The affidavits are, therefore, not copies or translations of some original documents as to be considered as secondary documents under section 66 of the Evidence Act.
 The affidavits were signed by the witnesses. They recognized and acknowledged being responsible for the accuracy and truth of the averments in those affidavits. Further, those affidavits were made under oath and that has not been disputed.
 The court has wide discretion on admissibility of affidavits. See the case of Life Assurance Corp of India v Panesar  E.A 614 and Zola & another V Ralli Bros Ltd & Another  E.A. 691. When such matters arise, the court should have regard to all the circumstances of the case, the accuracy of the averments in the affidavits, and the fact that the deponents are the makers of the affidavits in question in accordance with section 35 (4) of the Evidence Act.
 Accordingly, I find that the affidavits sworn by Rev.

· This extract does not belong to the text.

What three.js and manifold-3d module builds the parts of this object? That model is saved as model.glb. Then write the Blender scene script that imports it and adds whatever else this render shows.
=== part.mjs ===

Joseph Machani Wekesa and Bishop Judith Nanjala Wechuli on 8/4/2013 and filed in court on the same day are properly before the court. I decline to strike them out and order that they can give testimony on those affidavits in accordance with the directions of the court regulating the procedure on cross-examination and re-examination.
Dated, signed and delivered in Bungoma this 7th day of June, 2013
In the presence of:
Ndambiri and Ngaira for Petitioner
Respondents: Ochieng, Masinde, Wasilwa and Makokha for 1st Respondent. Fumbo for 2nd and 3rd respondents.